В чем основано это нивелирование мирового времени и сокрытие временности? В бытии самого присутствия, которое мы подготовительно интерпретировали как заботу . Брошенно-падающее, присутствие ближайшим образом и большей частью потеряно в озаботившем. В этой потерянности опять же дает о себе знать скрывающее бегство присутствия от его собственной экзистенции, характеризованной как заступающая решимость. В озабочении бегством лежит бегство от смерти, т.е. отвод глаз от конца бытия-в-мире . Этот отвод глаз от… есть сам по себе модус экстатичного настающего бытия к концу. Несобственная временность падающе-обыденного присутствия должна как такой отвод глаз от конечности игнорировать собственную настающесть и тем самым временность вообще. И если уж расхожая понятливость присутствия ведома людьми, то самозабвенное «представление» о «бесконечности» публичного времени способно только упрочиться. Люди никогда не умирают, ибо они не могут умереть, поскольку смерть всегда моя и экзистентно собственно понята лишь в заступающей решимости. Люди, никогда не умирающие и не понимающие бытия к концу, все же дают бегству от смерти характерное толкование. До конца «все еще есть время». Здесь заявляет о себе имение-времени в смысле возможности его потерять: «теперь лишь еще это, потом то, и только еще это и тогда… Здесь не то что понята конечность времени, но наоборот, озабочение настроено по возможности больше урвать от времени, которое еще приходит и „идет дальше“. Время есть публично нечто, что каждый себе берет и взять может.
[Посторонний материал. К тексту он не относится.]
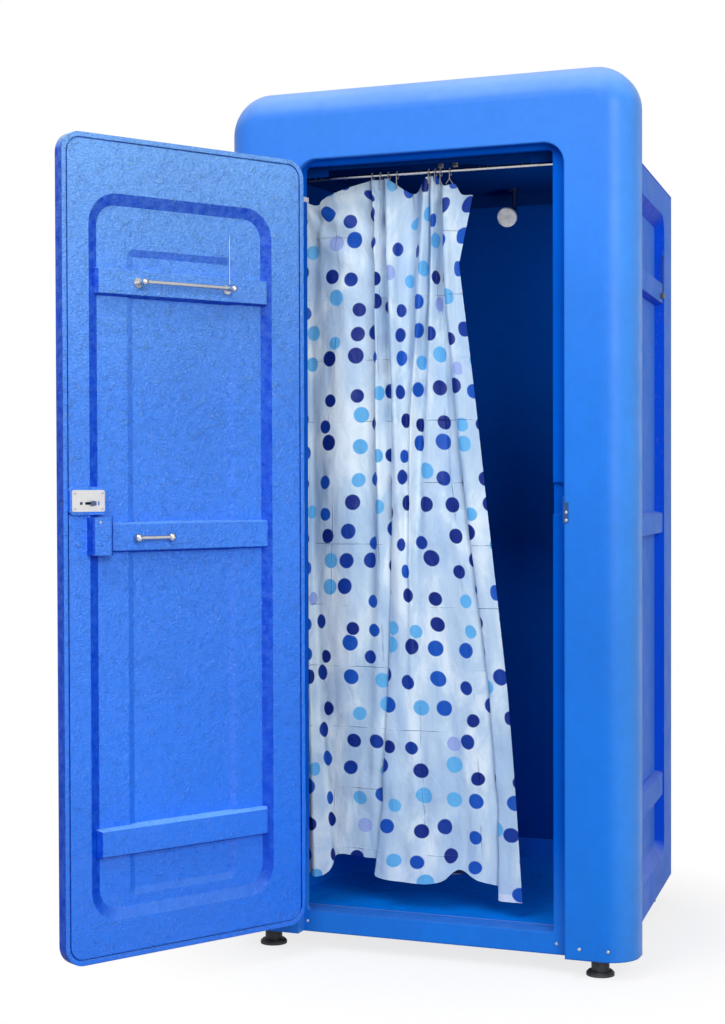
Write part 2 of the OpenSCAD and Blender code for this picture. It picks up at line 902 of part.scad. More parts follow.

Нивелированная череда теперь остается совершенно неузнана со стороны ее происхождения из временности отдельного присутствия в повседневном друг-с-другом. Да и как может хоть чуть задеть „время“ в его ходе, если уже не экзистирует какой-то наличный „во времени“ человек? Время идет дальше, как оно ведь уже и „было“, когда человек „пришел в жизнь“. Люди знают лишь публичное время, которое, нивелированное, принадлежит каждому и значит никому.